People buy one houseplant, let it die, and swear never to try out their green thumb ever again. It seems as if they just wanted something pretty in their vision, but failed to recognize their plant as a living, breathing thing which, believe it or not, has preferences! I’ve killed plants too. However, I always try to find out the root of it (har har). Was it the pH level of the soil that didn’t fit the plants needs? Did I water the plant too much or too little (in most cases, it seems as if people are watering their houseplants entirely too much). The reason gardening is so much fun is because you can try experiments. Most people don’t think about growing plants in the wintertime, however, if you ever wanted a time to try things out, this season is ironically the time to do so. You could set up something simple indoors, like planters on a shelf in your kitchen or perhaps a small heat lamp in a vacant spot. There are several plants that you can try out indoors in the wintertime---lemon balm, parsley, potatoes…etc. You can plant rosemary and other herbs and enjoy it fresh rather than dried. If you manage to care for your plants all winter (if they die, replant), you can even transplant them outside in the spring to enjoy indefinitely (or perhaps until the winter frost). If you are in the Philadelphia area, I would encourage and help anyone get started in gardening.

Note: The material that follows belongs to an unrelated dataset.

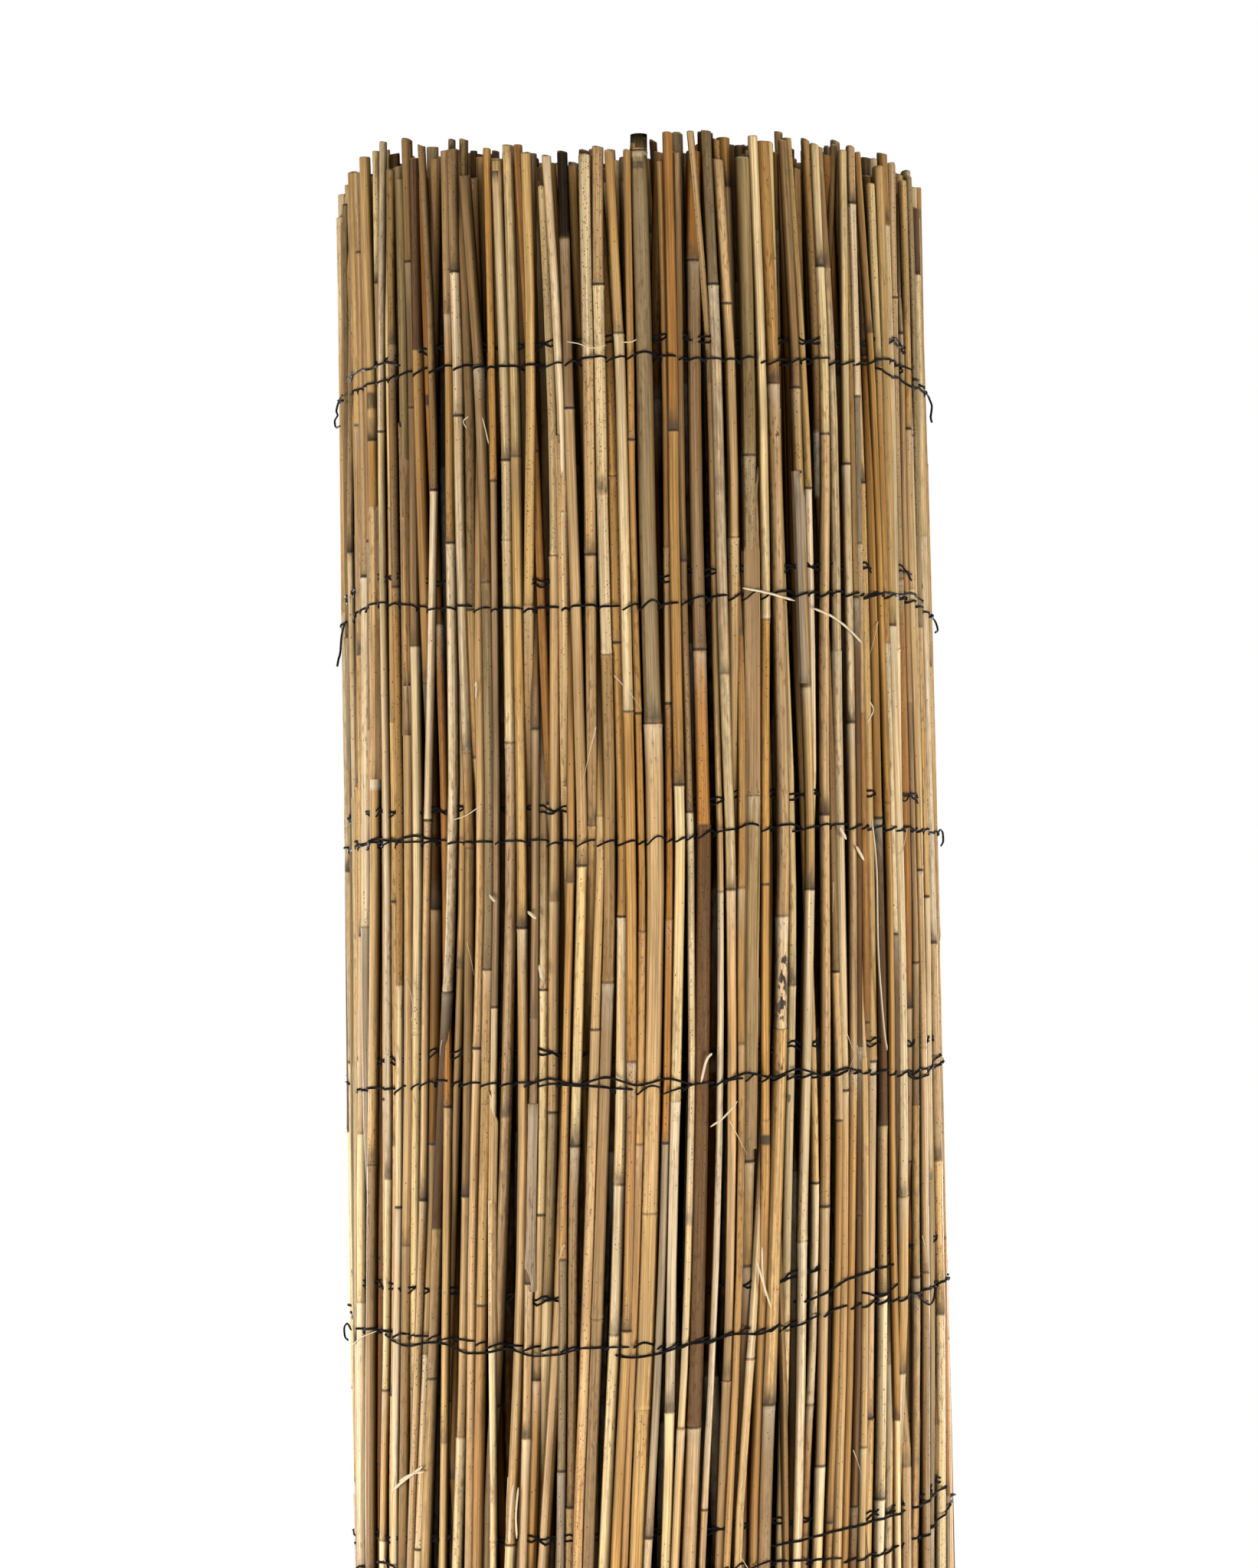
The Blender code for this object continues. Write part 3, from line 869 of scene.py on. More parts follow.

There has been lots of trial and error going on over here. For one, we sowed the first batch of our winter garden seeds under the grow light. The sprouts look great (see above). Valeriana (corn salad) has been the least successful thus far, with only two seeds germinating, which are in the same one out of five cups. Tatsoi, mustard, miner’s lettuce, and wild arugula are a handful of our seedlings, and we have plans for even more. A winter garden, like most gardening activities that people are intimidated by, is very simple and easy.
You do not need electricity, nor do you need any high technology. A winter garden is as simple as this: creating an environment, preferably in the south side of your yard where it will get the warmest, most giving winter sun, and a lid for raised bed composed of wood that has a window for light. That’s it. A big thanks to my friend, Shane, who helped (essentially built the entire thing with my measly help here and there) Matt and I build our first winter cold frame in his impressive woodworking workshop. I am still working on transplanting it from Langhorne, PA to home though….transplant to transplant!
Matt ordered some amazing “breeds” of garlic from Seed Savers Exchange. We planted them all around the garden for spring, as well as cooked a delicious dinner. I never knew garlic could had a spicier side, and I can’t wait to have some of this pop up in the spring, after a long winter.
I’ve been drawing lots of plants, but haven’t felt like scanning anything. Perhaps tomorrow!